Consider two fermi liquid reservoirs on either side of a quantum dot. When making the Coulomb blockade argument one simply says that, if there are already N electrons on the dot, the $(N+1)^{th}$, electron needs $E_{N+1}-E_{N}+\frac{e^2}{C}$ more energy to be added than the $N^{th}$ electron did. Or rather, this is the amount the chemical potential of the dot jumps once the $Nth$ electron is added. $C$ is some capacitance and this term is related simply to the electrostatic energy of the confined electrons on dot. $E_N$ is the energy of the $N^{th}$ energy level. It may be equal to $E_{N+1}$ depending on spin degeneracy and whether $N$ is odd or even. So, when we then use a gate voltage to effectively lower the energy levels of the dot, the new chemical potential of the dot will eventually align with the reservoirs' chemical potential and if a small bias is applied electrons can hop across between the reservoirs leading to a current.

However, let's step back and consider some simple tunneling transport. Consider a 1d system, where we have free space on the left and right of a generic barrier. One approach is simply to solve the Schrödinger equation. Here we find eigenstates and once this is done, if these states are not bound states, we can straightforwardly read off transmission and reflection coefficients. All of the states which represent an incident electron being reflected and transmitted are not bound states. Furthermore, all bound states have energies less than those of the states which are not bound. This is obvious as the wavevector of a bound state, in free space on either side of the barrier, must be imaginary, so its energy is less than the not bound states, for which this is not true. So, the bound states are not involved in transmission of an electron. It does make sense to consider an incident, plane wave, electron tunneling into one of these bound states; the two states have different energies.

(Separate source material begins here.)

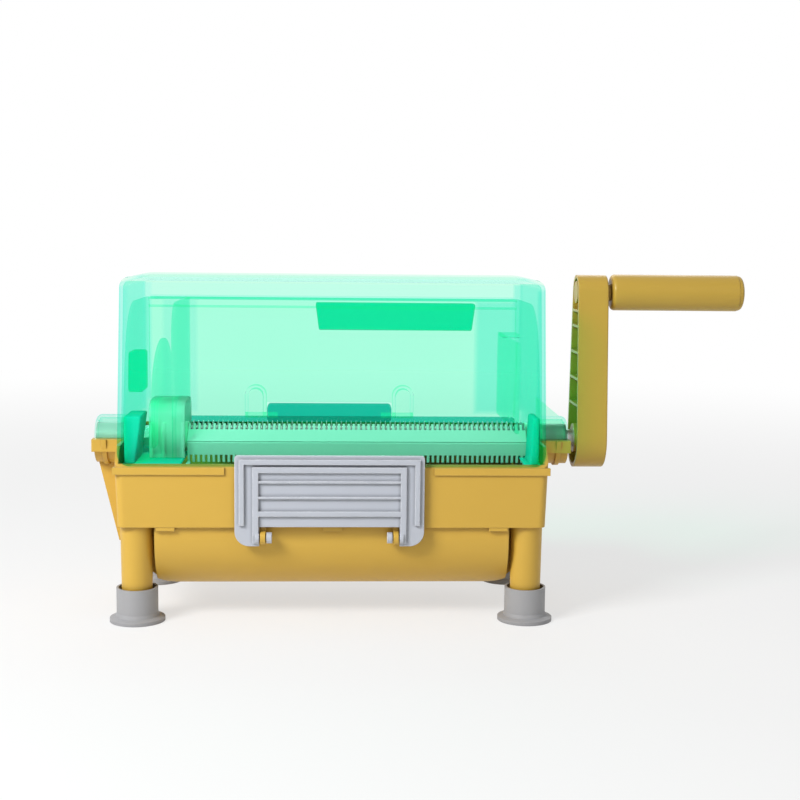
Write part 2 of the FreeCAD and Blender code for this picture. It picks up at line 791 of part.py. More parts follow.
def make_hood(name, inset):
    """Box with drafted ends, a leaning front and rounded edges, every face moved in by the inset."""
    body = new_body(name)
    outline = new_sketch(body, name + "_outline", "XZ_Plane", f"case_front - {inset}")
    draw_polygon(outline, [
        (f"-(lid_half_low - {inset})", "lid_low_z"),
        (f"lid_half_low - {inset}", "lid_low_z"),
        (f"lid_half_top - {inset}", f"lid_top_z - {inset}"),
        (f"-(lid_half_top - {inset})", f"lid_top_z - {inset}"),
    ])
    pad(body, outline, f"case_front + case_back - 2 * {inset}", reverse=True)
    lean = new_sketch(body, name + "_lean", "YZ_Plane")
    draw_polygon(lean, [
        (f"-(case_front - {inset})", "lid_low_z"),
        (f"-(case_front - {inset}) + lid_lean", f"lid_top_z - {inset}"),
        (f"-(case_front - {inset})", f"lid_top_z - {inset}"),
    ])
    cut(body, lean, "2 * case_half_top", both=True)
    round_edges(body, name + "_side_edges", f"lid_edge_round - {inset}", lambda edge: along(edge, "z"))
    top = f"lid_top_z - {inset}"
    round_edges(body, name + "_top_edges", f"lid_top_round - {inset}",
                lambda edge: near(edge.BoundBox.ZMin, top, EXACT_SLACK)
                and near(edge.BoundBox.ZMax, top, EXACT_SLACK))
    return body


def make_lid():
    """Clear cover: a box with a leaning front, bearing domes and two hinge lugs."""
    room = make_hood("tool_lid_room", "wall")
    body = make_hood("lid_cover", "0")
    doc.recompute()
    shell = body.newObject("PartDesign::Boolean", "lid_shell")
    shell.Type = "Cut"
    shell.Group = [room]
    doc.recompute()
    edge_cut = new_sketch(body, "lid_lower_edge", "YZ_Plane")
    draw_polygon(edge_cut, [
        ("-case_front - wall", "lid_low_z - wall"),
        ("case_back + wall", "lid_low_z - wall"),
        ("case_back + wall", "shaft_z + lid_gap"),
        ("slope_run - case_front", "shaft_z + lid_gap"),
        ("-case_front", "lid_low_z"),
        ("-case_front - wall", "lid_low_z"),
    ])
    cut(body, edge_cut, "2 * case_half_top", both=True)
    for side_name, side in SIDES.items():
        outward = side < 0
        dome = new_sketch(body, f"dome_{side_name}", "YZ_Plane", signed(side, "lid_half_top - wall"))
        draw_half_disc(dome, ("0", "shaft_z + lid_gap"), "dome_r", upper=True)
        pad(body, dome, "dome_half - lid_half_top + wall", reverse=outward)
        round_edges(body, f"dome_edge_{side_name}", "dome_edge_round",
                    lambda edge, end=signed(side, "dome_half"): near(edge.BoundBox.XMin, end, EXACT_SLACK)
                    and near(edge.BoundBox.XMax, end, EXACT_SLACK)
                    and edge.BoundBox.ZMax > value("shaft_z + lid_gap + dome_r / 2"))
        room = new_sketch(body, f"dome_room_{side_name}", "YZ_Plane", signed(side, "lid_half_top - 2 * wall"))
        draw_half_disc(room, ("0", "shaft_z + lid_gap"), "dome_r - dome_wall", upper=True)
        cut(body, room, "dome_half - lid_half_top + wall", reverse=side > 0)
        hole = new_sketch(body, f"dome_hole_{side_name}", "YZ_Plane", signed(side, "dome_half - 2 * wall"))
        draw_half_disc(hole, ("0", "shaft_z + lid_gap"), "dome_end_hole", upper=True)
        cut(body, hole, "3 * wall", reverse=side > 0)
        add_lug(body, side_name, side)
    web = new_sketch(body, "dome_web", "XZ_Plane")
    draw_polygon(web, [
        ("lid_half_low - wall / 2", "shaft_z + dome_r - dome_wall / 2"),
        ("dome_half - wall", "shaft_z + dome_r - dome_wall / 2"),
        ("lid_half_low - wall / 2", "shaft_z + dome_r + web_high"),
    ])
    pad(body, web, "web_thick", both=True)
    notch = new_sketch(body, "lid_notch", "XZ_Plane", "-(case_back + wall)")
    draw_polygon(notch, rectangle(
        ("hinge_x - lug_inner + lid_gap", "shaft_z"),
        ("hinge_x + lug_inner - lid_gap", "lid_notch_z"),
    ))
    cut(body, notch, "3 * wall", reverse=True)
    return body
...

However, this seems to be exactly what we do with the quantum dot. It seems that we do discuss tunneling into quantum dot bound states. But these states cannot be bound, as there exist plane waves in the reservoirs tunneling into them, which thus must be of same energy.

My question is this: How can the states on the dot be bound if we can tunnel onto them. As then the states have same energy as plane waves in the reservoirs and we would form non bound states. And how can we speak of an integer number of electrons on a dot if these states aren't bound?

We haven't included the fact that there is electrostatic energy. But I still don't quite see how this can help us. We simply shift the energy levels up due to this energy and still our states on the dot won't be bound if we can tunnel onto them.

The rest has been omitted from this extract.